AZRE: Any Arizona construction reflections or expectations you’d like to share for the rest of 2023?
KP: I feel incredibly optimistic about 2023. Arizona construction is feast or famine, so when you have a backlog through ‘23, ‘24 and ‘25, it allows us to look internally and work on our training development program.
But your backlog is only as good as when it starts, so you have to be prepared to fill in some of those gaps. It’s very hard to plan project teams when job starts push, because inevitably they all fall right on top of each other. Then you have to figure out how to manage that, because your reputation is based on how you manage your work.
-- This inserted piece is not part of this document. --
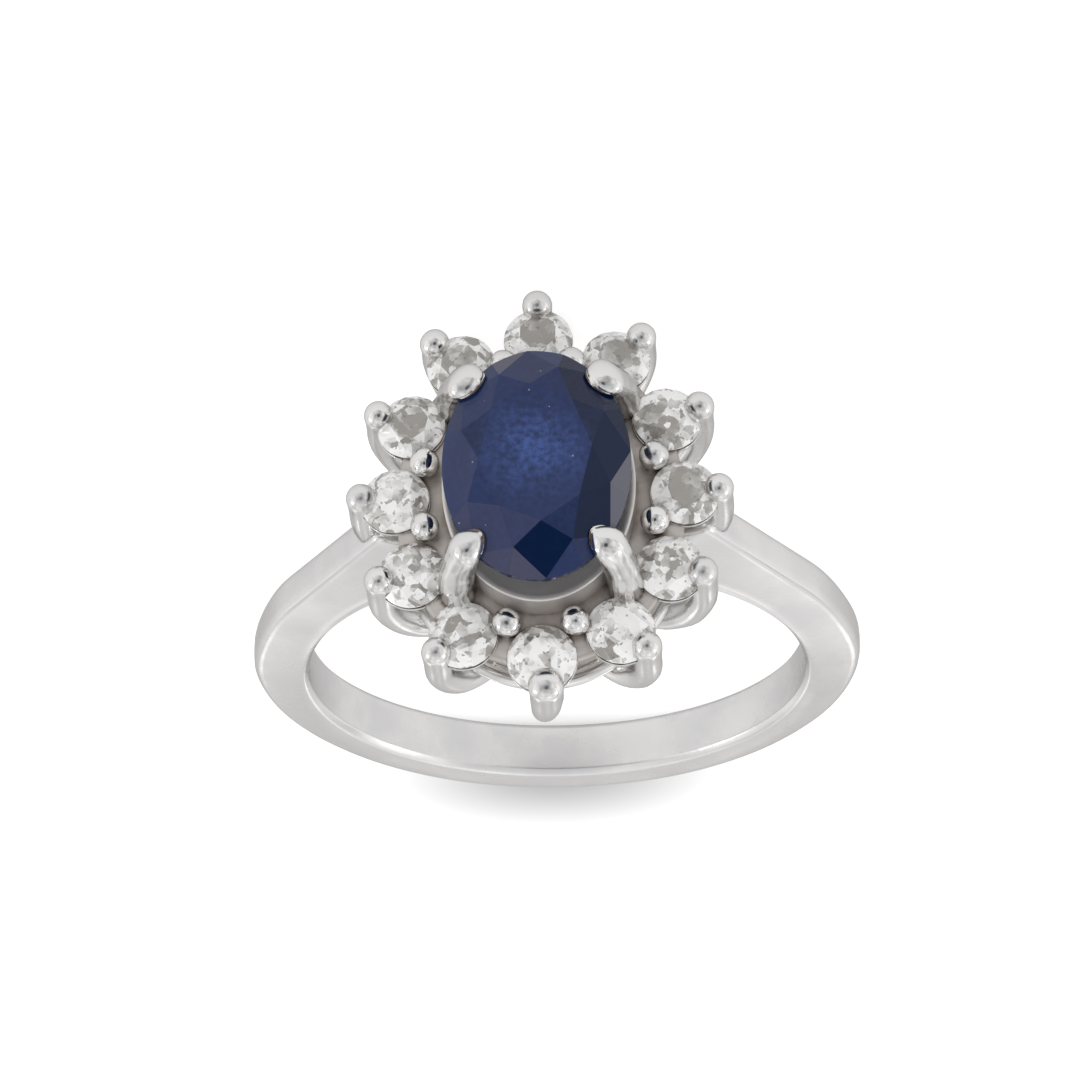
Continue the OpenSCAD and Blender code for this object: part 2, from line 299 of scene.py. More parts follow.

Optimism, pessimism — it’s all there.
I prefer to see the glass half full, so I still see lots of opportunity for all of us in ‘23. It’s been the first time as a smaller general contractor that we can be selective about the clients we work with and the partners who see us as such, not just a commodity.
EW: I’m very sincere about this: everybody has to take care of their people. Not just financially, but safety wise too. You have to check all the boxes.
JO: We’ve gotten a great backlog through this year and a few things going into next. As a smaller company with smaller projects, there’s times where we’re six months from unemployment, but we’re full now.
With the ABA, what we advocate for is that Arizona is Arizona, and we need to keep it that way. We’ve got to watch as we grow and change. There’s a lot of people moving here, and there’s a reason they’re leaving those other places. It has to be done right. Tucson has a lot to offer, so does Phoenix. We’re growing, and that’s why we need to keep these positions and attract more people. So right now, I see things that are positive, but there’s still a lot of uncertainty.